ReJot is the middle ground solution that re-uses a database system's write-ahead log as an asynchronous communication channel. The WAL is well-suited to double as an outbox, this has been proven by CDC systems like Debezium. ReJot is a lightweight addition to existing infrastructure, and even re-uses existing (relational) database systems to store messages (temporarily) before sending them to the destination/sink databases.

We're developer focused, as opposed to being infrastructure focused. Much like how developers define the database table schemas they use, we enable developers to say how their data should be published to others in the distributed system. This is done through something we call "Public Schemas", they consist of a schema and a (SQL) query. When an item in the underlying table changes, the query is executed to produce an object conforming to the schema. This data is then forwarded through ReJot, ready to be consumed by a different service using a "Consumer Schema". This is again a simple (SQL) query that contains an INSERT statement. All of this is defined from within the codebase of the application, much like how ORMs or query builders work.
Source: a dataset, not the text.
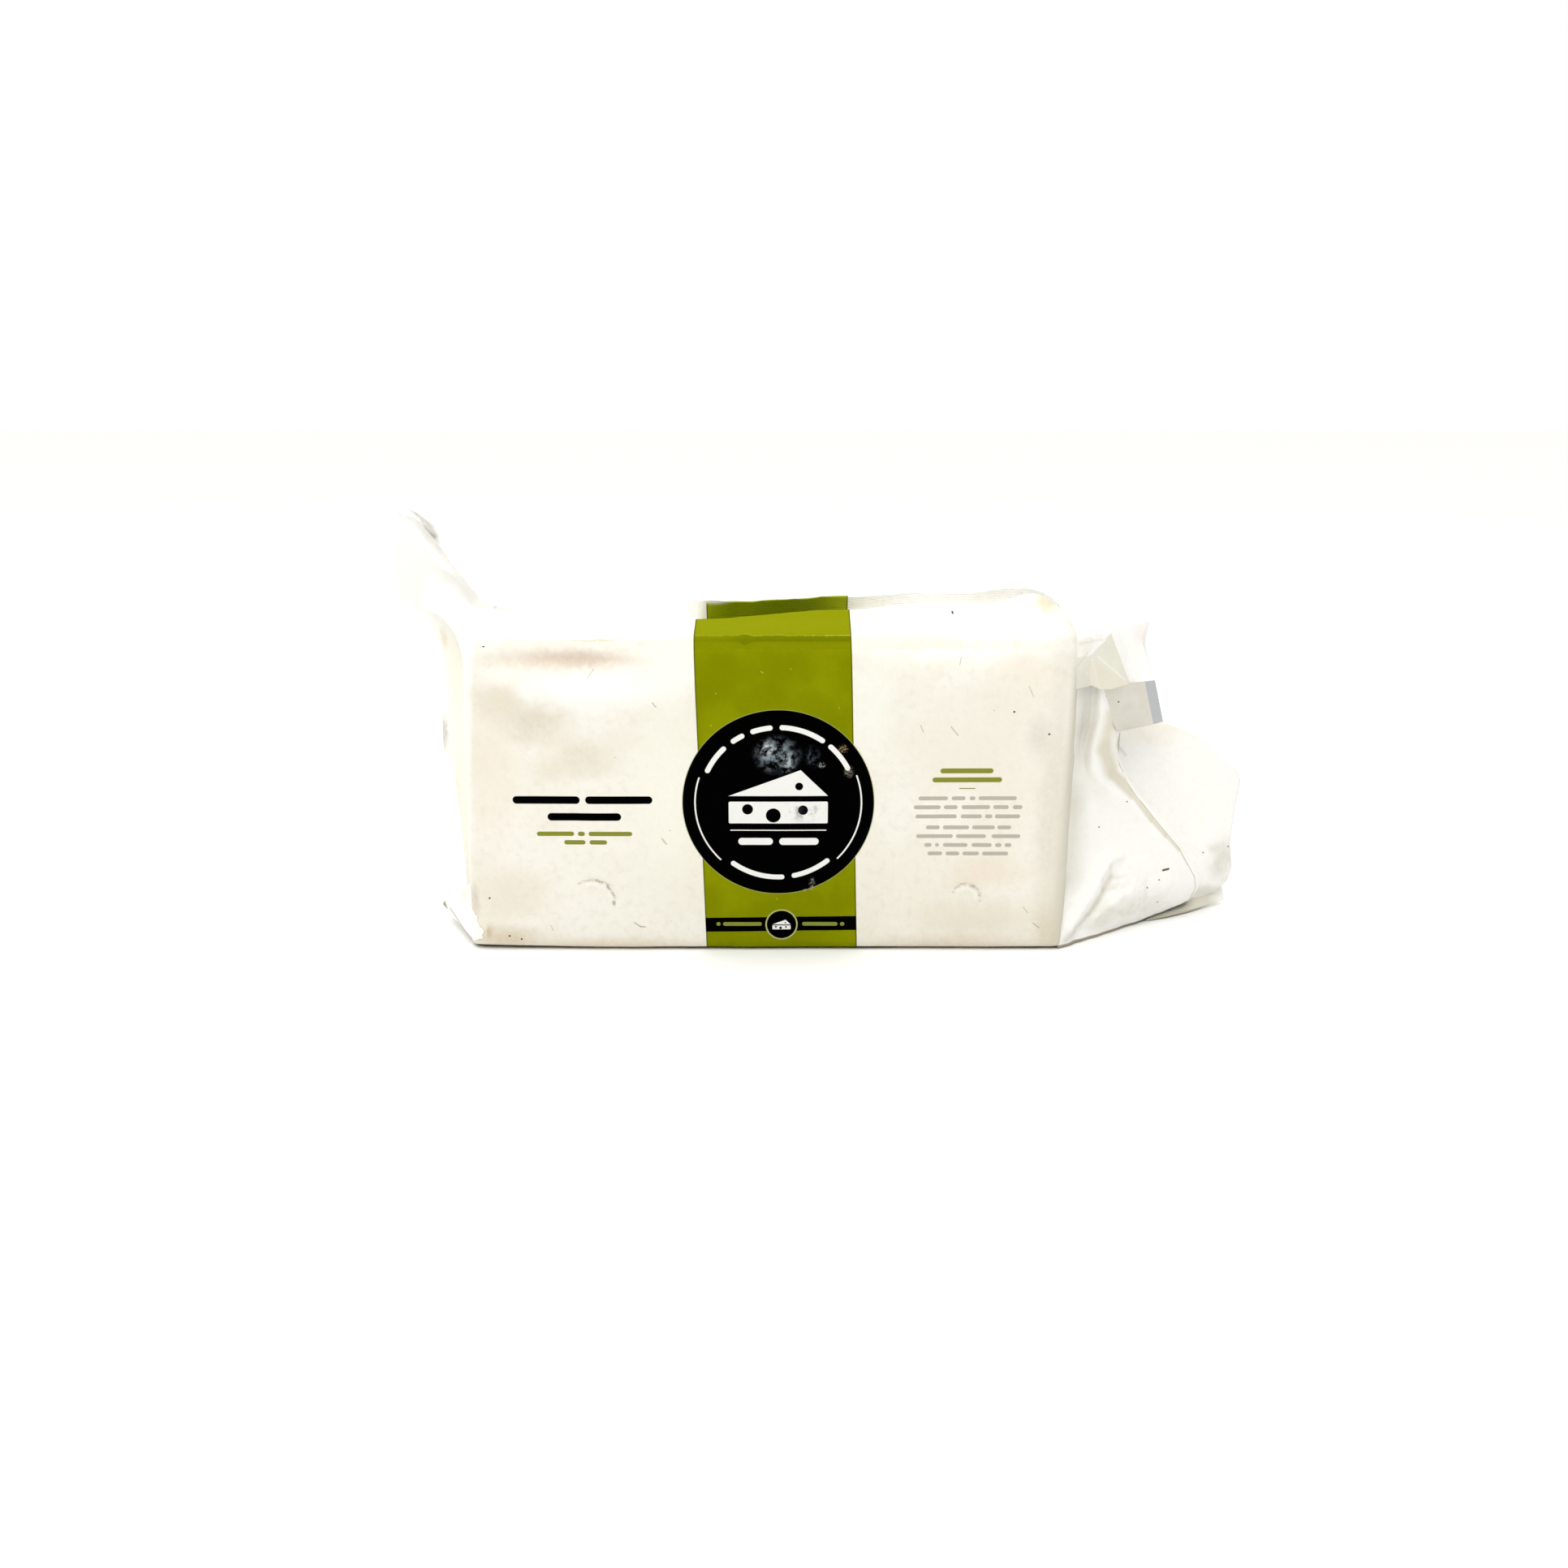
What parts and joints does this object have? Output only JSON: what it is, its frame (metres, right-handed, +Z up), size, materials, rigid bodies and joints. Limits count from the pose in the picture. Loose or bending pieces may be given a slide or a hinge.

In short, ReJot re-uses your database in two ways: by consuming the WAL, and also by using queries to encapsulate and integrate data. This makes ReJot a good middle-ground between the brittleness of synchronous communication and the complexity of event streaming.

Excited to hear what you think!

Comments (4)

raoulritter · 53d ago

I'm thinking that now with all these agent to agent frameworks this could potentially work for that. If you send off one agent you want them to keep up to date and sync / talk to each-other. Could your solution work for something like A2A by google or similar to enhance the synchronization across the different agents doing their tasks and prevent them from landing in a loop or similar.

WilcoKruijer · 53d ago

I'm not too familiar with how people store the state of AI agents, but I do think there's some opportunity to use ReJot for this use case. Hooking up an agent to ReJot and giving them access to all available Public Schemas could be an interesting way of letting an agent explore and use the data in a distributed system.

jasonthorsness · 53d ago

If the consumers stall, doesn't the WAL have to grow in unbounded fashion? Does it place any backpressure on the writers?

WilcoKruijer · 53d ago

You're right. Since we don't want to put too much pressure on the source database, we do save the (transformed) WAL items in an intermediary database (we call this the event store), so the source can clear its WAL.

This does mean the intermediary database can grow in an unbounded fashion. The use case really determines if this is fine or not. Since our focus right now is on (micro)service communication, we think this is fine in most cases, as the throughput usually is not gigantic.

Since the event store is just a Postgres database, it's easy to set up partitions to only retain data for a certain amount of time. On the near-term roadmap we also have back-fill support which will make it easier to work with shorter retention windows.